If you’re bored with plain burgers, these are so different and delicious. And a great way to make a (small) dent in your zucchini crop. They are moist, herby and they’ve got a great kick to them. If spicy isn’t your thing, you may want to cut back to a pinch of cayenne. Although if you make the sumac sauce, which is delicious, it really cuts the heat from the burgers. But I’m not really doing dairy these days and Mr. Picky didn’t want any sauce, so I only made half the recipe for the sauce and I thought it was the perfect amount. I also didn’t use traditional buns when I made these. Bread will just detract from the tastiness of these burgers! Instead we ate them on lettuce leaves with some chopped cucumbers and tomatoes, right up my alley. Of course if you want a more traditional burger, you can probably get 6 “standard” size patties and pile them onto buns with all your favorite fixings. Delish!
- 1 pound ground turkey (I like dark meat)
- 1 large zucchini, coarsely grated (scant 2 cups)
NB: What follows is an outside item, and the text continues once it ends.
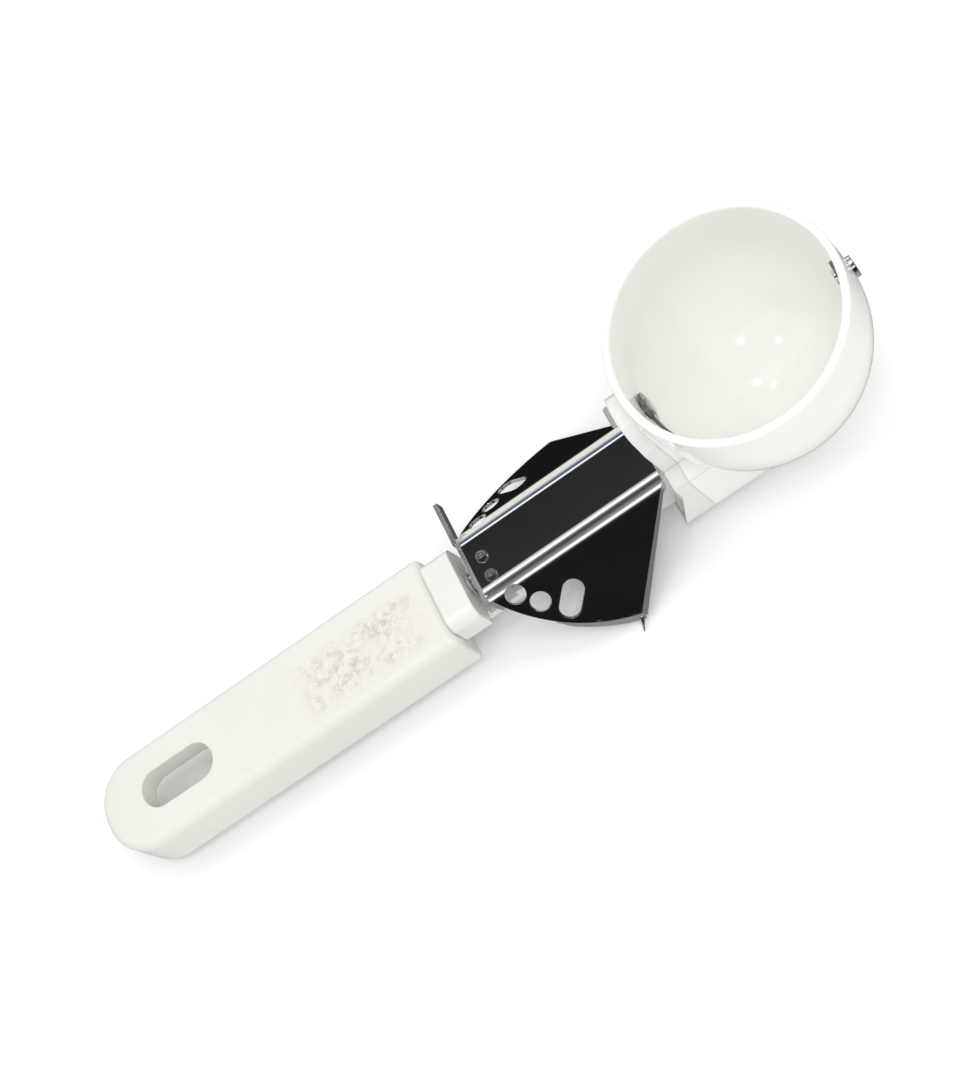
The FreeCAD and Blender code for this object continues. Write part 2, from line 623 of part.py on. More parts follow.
def make_rack():
    """Curved end plate about the pivot pin: a fork whose one prong is a rack, with a catch at the far side."""
    radius, thick, half = size("rack_radius"), size("rack_thick"), size("rack_half")
    module = size("gear_module")
    centre = Vector(-size("pivot_back"), 0, -size("pivot_drop"))
    reach = size("rack_reach")
    outer = radius + thick
    pitch_y = module * PINION_TEETH / 2
    under = -size("lever_top+sheet_thick") - 0.02
    top_angle = math.degrees(math.asin((under - centre.z) / outer))
    wall = sector(centre, radius, outer, -half, half, -top_angle, reach)
    window = sector(centre, radius - 1, outer + 1, -6.9, pitch_y + 1.25 * module, -top_angle + 2.1, reach + 3)
    short = sector(centre, radius - 1, outer + 1, -half - 1, -6.8, 9.0, reach + 3)
    plate = wall.cut([window, short])
    step = 360.0 / PINION_TEETH / LEVER_RATIO
    first = math.degrees(math.asin(size("drive_drop-pivot_drop") / (radius + thick / 2)))
    teeth = [rack_tooth(centre, first + k * step, radius, thick, pitch_y, module) for k in range(-1, 4)]
    rear = centre.x - outer
    catch = Part.makeBox(thick, size("catch_side") - half + 1, 3.2, Vector(rear + 0.1, half - 1, under - 1.4))
    near = Part.makeBox(thick, 2.6, 1.6, Vector(rear + 0.1, -half - 1.6, under - 1.7))
    tab = Part.makeBox(-size("rivet_x") + 2.4 - rear, 9.6, 0.8, Vector(rear + 0.1, -5.9, under - 0.8))
    plate = plate.fuse(teeth + [catch, near, tab])
    for side in RIVET_SIDES:
        hole = Part.makeCylinder(size("rivet_size") / 2, 6, Vector(-size("rivet_x"), float(side), under - 3))
        plate = plate.cut(hole)
    shaped_object("lever_rack", plate.removeSplitter())


def sector(centre, inner, outer, y0, y1, start, end):
    """Block between two radii about a Y line; angles in degrees below the rearward horizontal."""
    ring = Part.makeCylinder(outer, y1 - y0, centre + Vector(0, y0, 0), Vector(0, 1, 0))
    ring = ring.cut(Part.makeCylinder(inner, y1 - y0, centre + Vector(0, y0, 0), Vector(0, 1, 0)))
    rays = [centre + Vector(0, y0, 0)]
    for angle in (start, end):
        turn = math.radians(angle)
        rays.append(centre + Vector(-math.cos(turn) * outer * 1.2, y0, -math.sin(turn) * outer * 1.2))
    wedge = Part.Face(Part.makePolygon(rays + rays[:1])).extrude(Vector(0, y1 - y0, 0))
    return ring.common(wedge)


def rack_tooth(centre, angle, radius, thick, pitch_y, module):
    """One straight-sided rack tooth that points towards the pinion."""
    spread = math.tan(math.radians(20))
    half = (math.pi * module / 2 - 0.16) / 2
    tip_y, root_y = pitch_y - 0.75 * module, pitch_y + 1.3 * module
    tip, root = half - 0.75 * module * spread, half + 1.3 * module * spread
    corners = [(tip_y, -tip), (root_y, -root), (root_y, root), (tip_y, tip)]
    ring = [Vector(-radius - thick, y, z) for y, z in corners]
    tooth = Part.Face(Part.makePolygon(ring + ring[:1])).extrude(Vector(thick, 0, 0))
    tooth.rotate(Vector(), Vector(0, 1, 0), -angle)
    tooth.translate(centre)
    return tooth


# ---------------------------------------------------------------- blade, shafts, pins
def make_blade():
    """Narrow spherical strip that hugs the bowl, tapered to a ring at each pole."""
    outer, thick, half = size("blade_round"), size("blade_thick"), size("blade_half")
    shell = Part.makeSphere(outer).cut(Part.makeSphere(outer - thick))
    lens = Part.Face(Part.Wire(Part.Ellipse(Vector(), 30.0, half).toShape())).extrude(Vector(0, 0, 60))
    lens.rotate(Vector(), Vector(1, 0, 0), 90)
    pole = size("disc_face")
    slab = Part.makeBox(2 * pole - 0.6, 60, 60, Vector(-pole + 0.3, -60, -30))
    strip = shell.common(lens).common(slab)
    discs = [Part.makeCylinder(size("blade_disc") / 2, thick, Vector(x, 0, 0), Vector(1, 0, 0))
             for x in (-pole, pole - thick)]
    blade = strip.fuse(discs)
    blade = blade.cut(Part.makeCylinder(size("shaft_size") / 2, 12, Vector(-30, 0, 0), Vector(1, 0, 0)))
    blade = blade.cut(Part.makeCylinder(size("pin_size/2+fit_gap"), 12, Vector(20, 0, 0), Vector(1, 0, 0)))
    shaped_object("scraper_blade", blade.removeSplitter())


def make_spring():
    """Torsion spring round the pivot pin, with one leg under the lever panel and one on the tongue."""
    wire, turns = 0.6, 7.5
    coil = size("pin_size") / 2 + 0.08 + wire / 2
    pitch = wire + 0.2
    helix = Part.makeHelix(pitch, pitch * turns, coil)
    face = Part.Wire(Part.makeCircle(wire / 2, Vector(coil, 0, 0), Vector(0, 1, 0)))
    spring = Part.Wire(helix.Edges).makePipeShell([face], True, True)
    legs = [Part.makeCylinder(wire / 2, 4.2, Vector(x, 0.15, z), Vector(0, -1, 0))
            for x, z in ((coil, 0), (-coil, pitch * turns))]
    spring = spring.fuse(legs)
    spring.rotate(Vector(), Vector(1, 0, 0), -90)
    spring.translate(Vector(0, -pitch * turns / 2, 0))
    spring.rotate(Vector(), Vector(0, 1, 0), -86)
    spring.translate(Vector(-size("pivot_back"), 0, -size("pivot_drop")))
    shaped_object("return_spring", spring)


def make_round_parts():
    gap = "shaft_size+2*fit_gap"
    tube_object("drive_shaft", "shaft_size", None, "shaft_rear-gear_front", "-shaft_rear", "0", "-drive_drop", "X")
    tube_object("rear_bush", "bush_size", gap, "collar_rear-collar_front+0.1", "-collar_rear", "0", "-drive_drop", "X")
    tube_object("front_bush", "bush_size", gap, "4.2", "-block_rear-2.5", "0", "-drive_drop", "X")
    tube_object("scraper_bush", "bush_size", gap, "bowl_wall-0.2", "-foot_rear", "0", "0", "X")
    tube_object("shaft_clip", "6", "shaft_size", "0.7", "-collar_front+0.2", "0", "-drive_drop", "X")
    tube_object("idler_pin", "idler_pin_size", None, "block_rear-foot_rear+1", "-block_rear+0.2", "0",
                "-idler_drop", "X")
    tube_object("lever_pivot_pin", "pin_size", None, "pin_near+pin_far", "-pivot_back", "-pin_near",
                "-pivot_drop", "Y")
    tube_object("blade_washer", "5", "pin_size+2*fit_gap", "0.4", "disc_face+0.05", "0", "0", "X")
    headed = {
        "scraper_shaft": [("shaft_size", "gear_front+gear_width-disc_face+blade_thick+0.6", "-gear_front-gear_width"),
                          ("4.4", "0.6", "-disc_face+blade_thick")],
        "blade_pivot_rivet": [("pin_size", "bowl_radius-disc_face+blade_thick+1", "disc_face-blade_thick-0.8"),
                              ("4.4", "0.75", "disc_face-blade_thick-0.8"), ("5.4", "1", "bowl_radius+0.01")],
    }
    for label, stages in headed.items():
        bars = [tube_object("%s_stage%d" % (label, n), diameter, None, length, x, "0", "0", "X")
                for n, (diameter, length, x) in enumerate(stages)]
        fuse_object(label, bars)


def screw(name, x, y, z, length, axis):
    """Flat-headed screw; x, y, z is the outer face of its head."""
    head = tube_object(name + "_head", "screw_head", None, "1.4", x, y, z, axis)
    under = (x + "+1.4", y, z) if axis == "X" else (x, y, z + "+1.4")
    shank = tube_object(name + "_shank", "screw_size", None, length, *under, axis)
    return fuse_object(name, [head, shank])


def group(label, solids):
    made = doc.addObject("Part::Compound", label)
    made.Links = solids
    made.Label = label


def make_screws():
    """Screws through the tang into the grip, through the beam into the collar and from block to bowl."""
    group("grip_screws", [screw("grip_screw%d" % n, boss_x(n), "0", "-beam_bottom-1.4", "9", "Z")
                          for n in range(2)])
    group("collar_screws", [screw("collar_screw%d" % n, collar_x(), side + "collar_screw_y", "-beam_bottom-1.4",
                                  "9", "Z") for n, side in enumerate(("-", ""))])
    group("bowl_screws", [screw("bowl_screw%d" % n, "-block_rear-1", side + "screw_y", "-screw_z", "9.8", "X")
                          for n, side in enumerate(("-", ""))])


def make_rivets():
    """Two round-headed rivets that hold the rack plate's tab under the lever panel."""
    solids = []
    for n, side in enumerate(RIVET_SIDES):
        under = "-lever_top-sheet_thick-0.84"
        shank = tube_object("rack_rivet_shank%d" % n, "rivet_size", None, "1.9", "-rivet_x", side, under, "Z")
        head = doc.addObject("Part::Sphere", "rack_rivet_dome%d" % n)
        head.Placement = FreeCAD.Placement(Vector(-size("rivet_x"), float(side), -size("lever_top")),
                                           FreeCAD.Rotation())
        set_sizes(head, Radius="rivet_head/2", Placement__Base__x="-rivet_x", Placement__Base__y=side,
                  Placement__Base__z="-lever_top")
        head.Angle1 = 0
        foot = tube_object("rack_rivet_foot%d" % n, "2.8", None, "0.4", "-rivet_x", side, under + "-0.4", "Z")
        solids.append(fuse_object("rack_rivet%d" % n, [shank, head, foot]))
    group("rack_rivets", solids)


make_bowl()
make_neck_frame()
make_collar()
make_grip_shell()
make_grip_base_cover()
make_lever()
make_rack()
make_gears()
make_blade()
make_spring()
make_round_parts()
make_screws()
make_rivets()

SUBPARTS = (
    "bowl", "bowl_screws", "neck_frame", "grip_shell", "grip_base_cover", "grip_screws", "collar", "collar_screws",
    "lever", "lever_rack", "rack_rivets", "lever_pivot_pin", "return_spring",
    "drive_shaft", "drive_pinion", "shaft_clip", "front_bush", "rear_bush", "drive_gear",
    "idler_gear", "idler_pin", "scraper_gear", "scraper_shaft", "scraper_bush", "scraper_blade",
    "blade_pivot_rivet", "blade_washer",
)
doc.recompute()
for item in doc.Objects:
    if "Invalid" in item.State or "Error" in item.State:
        raise RuntimeError("%s is %s" % (item.Label, item.State))
os.makedirs("parts", exist_ok=True)
for label in SUBPARTS:
    found = doc.getObjectsByLabel(label)[0]
    if found.Shape.isNull() or not found.Shape.isValid():
        raise RuntimeError("%s has no valid shape" % label)
    found.Shape.exportStep("parts/%s.step" % label)
    print(label, len(found.Shape.Solids), round(found.Shape.Volume, 1))
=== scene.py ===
import json
import math

import bpy
from mathutils import Matrix, Vector


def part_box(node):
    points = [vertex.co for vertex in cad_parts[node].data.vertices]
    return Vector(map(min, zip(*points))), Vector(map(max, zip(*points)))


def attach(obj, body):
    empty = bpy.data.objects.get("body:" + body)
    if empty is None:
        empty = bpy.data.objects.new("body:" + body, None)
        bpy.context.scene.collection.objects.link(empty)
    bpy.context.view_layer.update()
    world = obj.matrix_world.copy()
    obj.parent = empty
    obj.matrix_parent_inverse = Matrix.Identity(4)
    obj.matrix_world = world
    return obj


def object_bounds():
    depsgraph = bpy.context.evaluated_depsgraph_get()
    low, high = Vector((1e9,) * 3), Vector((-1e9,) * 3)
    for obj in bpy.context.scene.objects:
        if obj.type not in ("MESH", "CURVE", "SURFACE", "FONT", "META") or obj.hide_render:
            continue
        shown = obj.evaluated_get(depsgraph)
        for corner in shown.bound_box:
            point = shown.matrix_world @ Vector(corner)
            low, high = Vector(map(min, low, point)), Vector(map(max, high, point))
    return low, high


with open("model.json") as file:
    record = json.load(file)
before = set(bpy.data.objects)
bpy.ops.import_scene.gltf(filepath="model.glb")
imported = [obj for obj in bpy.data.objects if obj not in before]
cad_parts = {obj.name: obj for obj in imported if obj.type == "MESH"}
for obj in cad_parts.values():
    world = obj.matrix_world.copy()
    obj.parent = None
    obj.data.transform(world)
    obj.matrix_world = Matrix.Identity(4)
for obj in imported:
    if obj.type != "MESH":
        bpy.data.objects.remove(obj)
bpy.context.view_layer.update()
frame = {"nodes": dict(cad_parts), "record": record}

NODES = frame["nodes"]
MM = 0.001


# ------------------------------------------------------------------ materials
def new_material(name):
    mat = bpy.data.materials.new(name)
    mat.use_nodes = True
    tree = mat.node_tree
    return mat, tree.nodes, tree.links, tree.nodes["Principled BSDF"]


def noise(nodes, links, scale, detail, rough, coords):
    tex = nodes.new("ShaderNodeTexNoise")
    tex.inputs["Scale"].default_value = scale
    tex.inputs["Detail"].default_value = detail
    tex.inputs["Roughness"].default_value = rough
    links.new(coords, tex.inputs["Vector"])
    return tex.outputs["Fac"]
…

- 3 green onions, white and green parts, thinly sliced
- 1 large egg
- 2 Tablespoons chopped mint
- 2 Tablespoons chopped cilantro
- 2 cloves garlic, grated or minced
- 1 teaspoon ground cumin
- 1 teaspoon sea salt
- ½ teaspoon freshly ground black pepper
- ¼ teaspoon cayenne pepper (perfect for us, but the original recipe called for ½ teaspoon; you can use even less if you don’t want them spicy)
- unrefined olive oil, coconut oil or ghee for searing
- For the Sour Cream & Sumac Sauce:
- Scant ⅓ cup / 75 grams full-fat Greek yogurt
- Scant ¼ cup sour cream / 50 grams (or use all Greek yogurt)
- ½ teaspoon grated lemon zest
- ½ Tablespoon freshly squeezed lemon juice
- ½ small clove garlic, grated or minced
- 2 ¼ teaspoons unrefined, cold pressed, extra virgin olive oil
- 1 ½ teaspoons sumac
- ¼ teaspoon sea salt
- a few grinds of freshly ground black pepper
- Make the sour cream and sumac sauce by placing all the ingredients in a small bowl. Stir well and set aside or chill until needed.
- In a large bowl, combine all the ingredients for the patties except the olive oil. Mix gently with your hands and then shape into about 18 burgers, each weighing about 1 ½ ounces or 12 burgers, each weighing about 2 ½ ounces.
- Pour enough oil into a large frying pan to form a layer about 1/16 inch thick on the pan bottom. Heat over medium heat until hot, then sear the patties in batches on both sides. Cook each batch for about 5-7 minutes on each side, adding oil as needed, until golden brown and cooked through.
- Serve warm or at room temperature, with the sauce spooned over or on the side.